Practical tools

Putting GIRFEC into practice:

Values and principles

People who work across organisational boundaries may find it useful to establish a common set of values and principles. These are reflected in legislation, standards, procedures, and professional expertise - they're for everyone with a part to play in promoting the well-being of children and young people:

Promoting the well-being of individual children and young people

This is based on understanding how children and young people develop in their families and communities and addressing their needs at the earliest possible time

Keeping children and young people safe

Emotional and physical safety is fundamental and is wider than child protection

Putting the child at the centre

Children and young people should have their views listened to and they should be involved in decisions that affect them

Taking a whole child approach

Recognising that what is going on in one part of a child or young person's life can affect many other areas of his or her life

Building on strengths and promoting resilience

Using a child or young person's existing networks and support where possible

Promoting opportunities and valuing diversity

Children and young people should feel valued in all circumstances and practitioners should create opportunities to celebrate diversity

Providing additional help that is appropriate, proportionate and timely

Providing help as early as possible and considering short and long-term needs

Supporting informed choice

Supporting children, young people and families in understanding what help is possible and what their choices may be

Working in partnership with families

Supporting, wherever possible, those who know the child or young person well, know what they need, what works well for them and what may not be helpful

Respecting confidentiality and sharing information

Seeking agreement to share information that is relevant and proportionate while safeguarding children and young people's right to confidentiality

Promoting the same values across all working relationships

Recognising respect, patience, honesty, reliability, resilience and integrity are qualities valued by children, young people, their families and colleagues

Making the most of bringing together each worker's expertise

Respecting the contribution of others and co-operating with them, recognising that sharing responsibility does not mean acting beyond a worker's competence or responsibilities

Co-ordinating help

Recognising that children, young people and their families need practitioners to work together, when appropriate, to provide the best possible help

Building a competent workforce to promote children and young people's well-being

Committed to continuing individual learning and development and improvement of inter-professional practice.

Five things to ask

As well as the well-being wheel, the named person can use these five questions to help them decide what they need to do:

  • What is getting in the way of this child or young person's well-being?
  • Do I have all the information I need to help this child or young person?
  • What can I do now to help this child or young person?
  • What can my agency do to help this child or young person?
  • What additional help, if any, may be needed from others?

Well-being wheel

The Well-being Indicators can be used to structure the recording of information about a child or young person, under whichever headings are appropriate, to record their progress in universal services.

National practice model

To fully assess a child's circumstances when a concern has been identified, the Getting it right approach uses a tool called the national practice model.

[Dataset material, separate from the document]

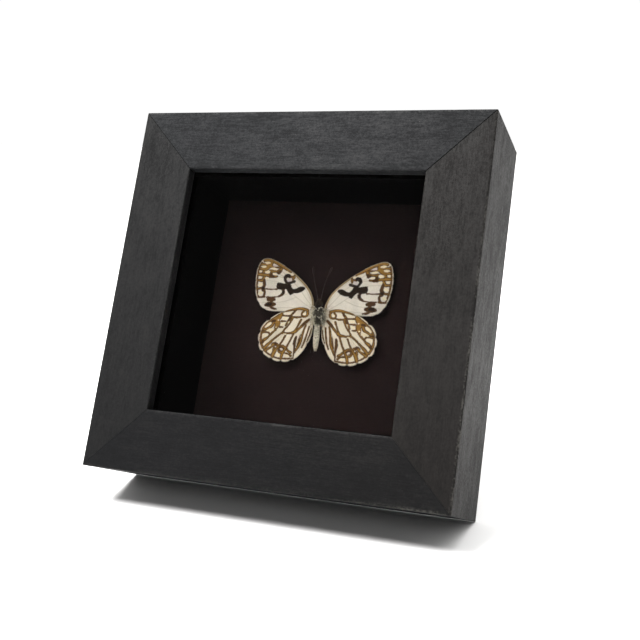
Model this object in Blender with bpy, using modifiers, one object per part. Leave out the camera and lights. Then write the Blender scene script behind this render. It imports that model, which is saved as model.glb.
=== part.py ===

This combines the well-being wheel with a 'my world triangle' and these, together with the 'resilience' matrix, allow practitioners to understand a child or young person's 'whole world'.

The 'my world triangle' encourages practitioners to consider the child or young person's needs and risks as well as the positive features in their lives. Strengths and pressures are considered equally.

The resilience matrix allows practitioners to analyse more complex information they have gathered. It allows them to weigh up the balance between vulnerability and resilience, and adversity and protective factors.